Duch, who oversaw the notorious Tuol Sleng prison in Phnom Penh, became the first cadre to go on trial at the UN-assisted tribunal. He is charged with crimes against humanity, war crimes, torture and premeditated murder. The charges stem from the deaths of 16,000 prisoners who were tortured at Tuol Sleng, or S-21, then taken to the killing fields at the edge of the city and executed. His trial was expected to last three or four months. If convicted, he faces a prison sentence of five years to life. The tribunal cannot impose the death penalty.

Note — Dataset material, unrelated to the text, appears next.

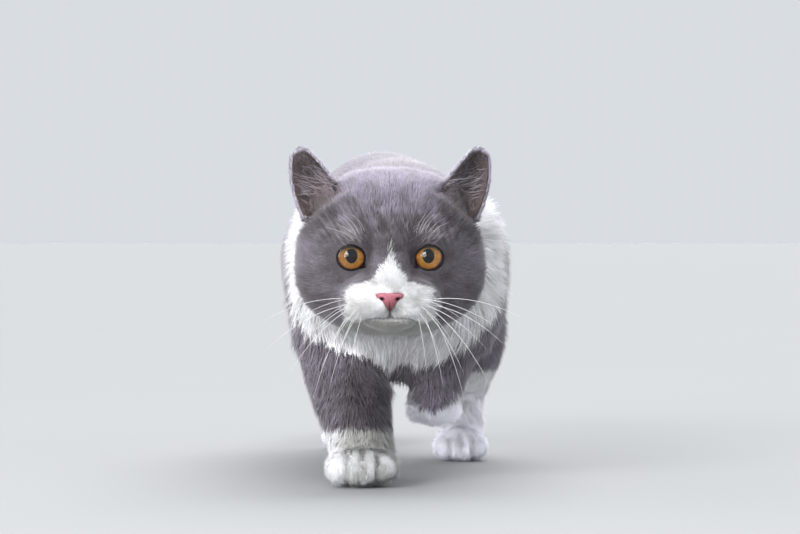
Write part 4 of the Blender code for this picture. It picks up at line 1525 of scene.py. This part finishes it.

Of five Khmer Rouge leaders who have been arrested so far, only Duch has expressed remorse for his actions. In his defense he states that he was only following the orders of party leaders. Only a handful of the prisoners who entered S-21 survived. The prison, formerly a school, is now a genocide museum.

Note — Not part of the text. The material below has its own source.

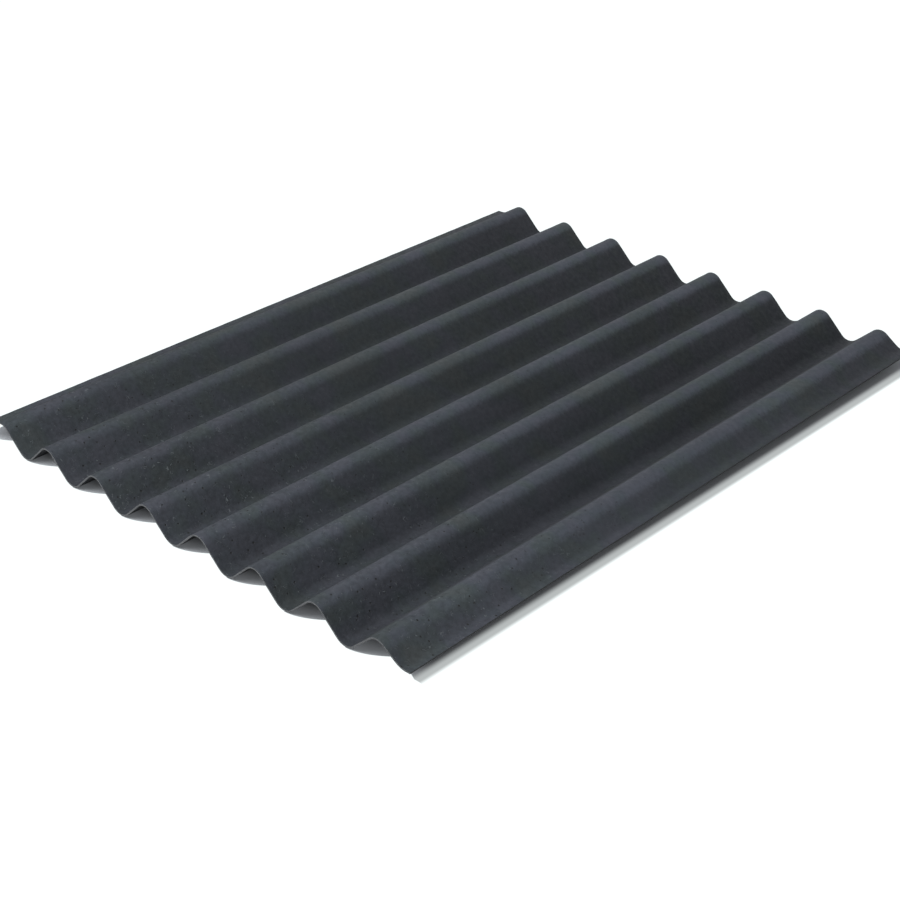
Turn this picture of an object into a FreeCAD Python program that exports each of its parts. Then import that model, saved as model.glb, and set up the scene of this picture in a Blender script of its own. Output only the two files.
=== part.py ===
import FreeCAD, Part
import math
import os
from collections import namedtuple

# Corrugated roofing sheet of bitumen-soaked fibre board, pressed in one piece and trimmed to size.
# It lies on the undersides of its flutes, with the waves running along Y and the crests up.
# The origin is under the middle of the sheet, on the plane it rests on. All sizes are in millimetres.

# Driving dimensions of the sheet
sheet_length = 1000.0     # along the waves, from cut end to cut end
sheet_thickness = 2.6     # measured square to the board

# Driving dimensions of the waves
crest_count = 8           # full crests across the sheet
wave_pitch = 95.0         # from crest to crest
wave_height = 32.0        # from a flute to a crest, on the same face of the board
crest_radius = 16.0       # of the board's middle line, over a crest
flute_radius = 18.0       # of the board's middle line, under a flute

# Driving dimensions of the shallow lip beyond each outer crest
edge_reach = 47.5         # from the outer crest's middle to the trimmed side edge
lip_clearance = 13.0      # from the plane the sheet rests on up to the underside of the lip
lip_radius = 27.0         # of the board's middle line, in the bend that levels the lip
lip_slope = 34.0          # fall of the straight board between the outer crest and that bend, in degrees

# One bend of the board's middle line, seen along the waves.
# side is +1 where the board passes over the bend's centre, as at a crest, and -1 where it passes under.
Bend = namedtuple("Bend", "x z radius side")

CREST = 1
FLUTE = -1


def crest_bend(index):
    """The bend over one crest, counted from 0 at the left."""
    x = (index - (crest_count - 1) / 2) * wave_pitch
    top_of_middle_line = sheet_thickness / 2 + wave_height
    return Bend(x, top_of_middle_line - crest_radius, crest_radius, CREST)


def flute_bend(index):
    """The bend under the flute between crests index and index + 1."""
    x = crest_bend(index).x + wave_pitch / 2
    return Bend(x, sheet_thickness / 2 + flute_radius, flute_radius, FLUTE)


def lip_bend(outer_crest, outward):
    """The bend that levels the board beyond an outer crest. outward is -1 to the left and +1 to the right."""
    slope = math.radians(lip_slope)
    radii = crest_radius + lip_radius
    fall = wave_height - lip_clearance
    straight = (fall - radii * (1 - math.cos(slope))) / math.sin(slope)
    run = radii * math.sin(slope) + straight * math.cos(slope)
    bottom_of_middle_line = lip_clearance + sheet_thickness / 2
    return Bend(outer_crest.x + outward * run, bottom_of_middle_line + lip_radius, lip_radius, FLUTE)


def bends_across_sheet():
    """All bends from the left lip to the right lip, crest and flute in turn."""
    crests = [crest_bend(index) for index in range(crest_count)]
    bends = [lip_bend(crests[0], -1), crests[0]]
    for index in range(1, crest_count):
        bends += [flute_bend(index - 1), crests[index]]
    bends.append(lip_bend(crests[-1], 1))
    return bends


def flank_slope(left, right):
    """Angle from level of the straight flank that touches two neighbouring bends."""
    crest, flute = (left, right) if left.side == CREST else (right, left)
    run = right.x - left.x
    rise = crest.z - flute.z
    return math.atan2(rise, run) + math.asin((left.radius + right.radius) / math.hypot(run, rise))


def point(x, z):
    """A point of the section, in the plane of the near cut end."""
    return FreeCAD.Vector(x, -sheet_length / 2, z)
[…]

The other four Khmer Rouge detained by the tribunal, officially called the Extraordinary Chambers in the Courts of Cambodia (ECCC), were arrested in 2007. They are not expected to go on trial until 2010. Aged 76-83, they are former Khmer Rouge foreign minister Ieng Sary; Sary’s wife, former social affairs minister Ieng Thirith; former “Brother Number Two,” Nuon Chea; and the regime’s former head of state, Khieu Samphan. Charges against the four remain the subject of judicial investigation. All four have denied any wrongdoing.

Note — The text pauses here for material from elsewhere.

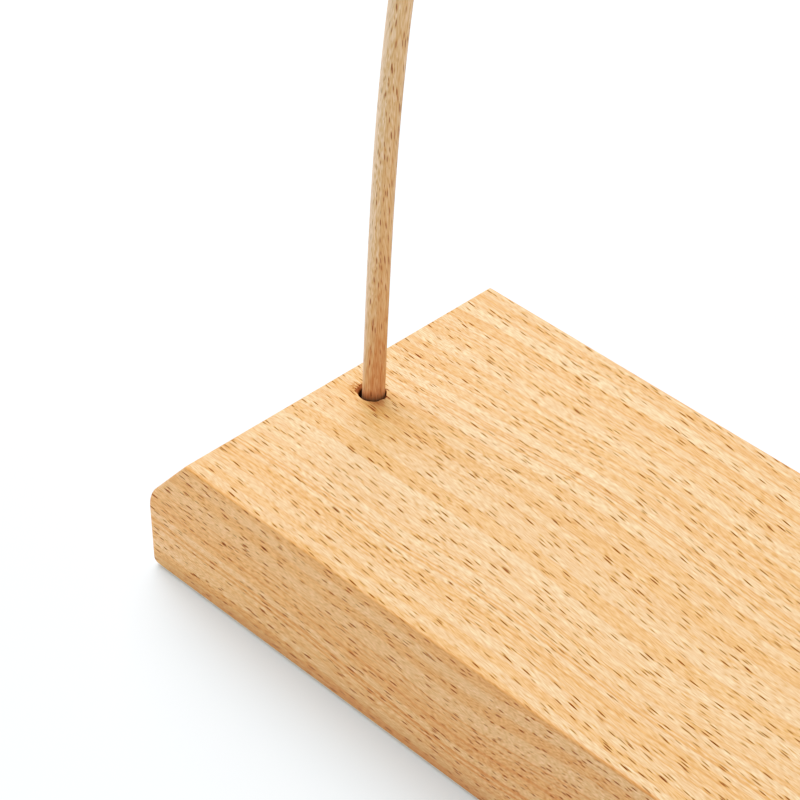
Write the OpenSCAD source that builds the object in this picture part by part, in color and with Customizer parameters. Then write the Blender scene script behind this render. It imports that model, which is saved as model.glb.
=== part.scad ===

Nearly one in person in four died under the Khmer Rouge, touching almost every Cambodian family. Survivors hope the trials will educate young Cambodians about an era they know little about. More than half the country’s 14 million people were born after Khmer Rouge leader Pol Pot was ousted in 1979.

Recent research by the Human Rights Center at the University of California in Berkeley found limited knowledge about the tribunal among a sample of 1,000 Cambodians. Fewer than one in 10 knew that five Khmer Rouge suspects were awaiting trial. However, 90 percent of the respondents said members of the regime should be held responsible for their crimes.

The ECCC was created in 2003 after years of negotiations between the UN and the Cambodian government. It incorporates a panel of five Cambodian and international judges. Critics have accused the court of corruption and say the government of Premier Hun Sen, himself a former Khmer Rouge fighter, has tried to protect the regime’s ex-cadres from justice.

The ECCC has the power to award moral and collective reparations to victims, although these are likely to be symbolic rather than material measures. Loved ones who died under the Khmer Rouge cannot be restored to their families, and any monetary offer would be inadequate. Many Khmer Rouge leaders are dead, or have lived beyond Cambodia’s average lifespan of 62 years. But telling one’s story, demanding accountability or hearing an admission of the truth are not just symbolic. The court proceedings could further the process of healing, reconciliation and reintegration among families, villages and the nation.

“The Khmer Rouge denied victims their humanity, and in doing so the Khmer Rouge lost their own humanity,” says defense attorney Francois Roux. “The purpose of this trial is to allow people on both sides to regain their humanity.” That seems a worthy goal of justice, both for the victims and their oppressors.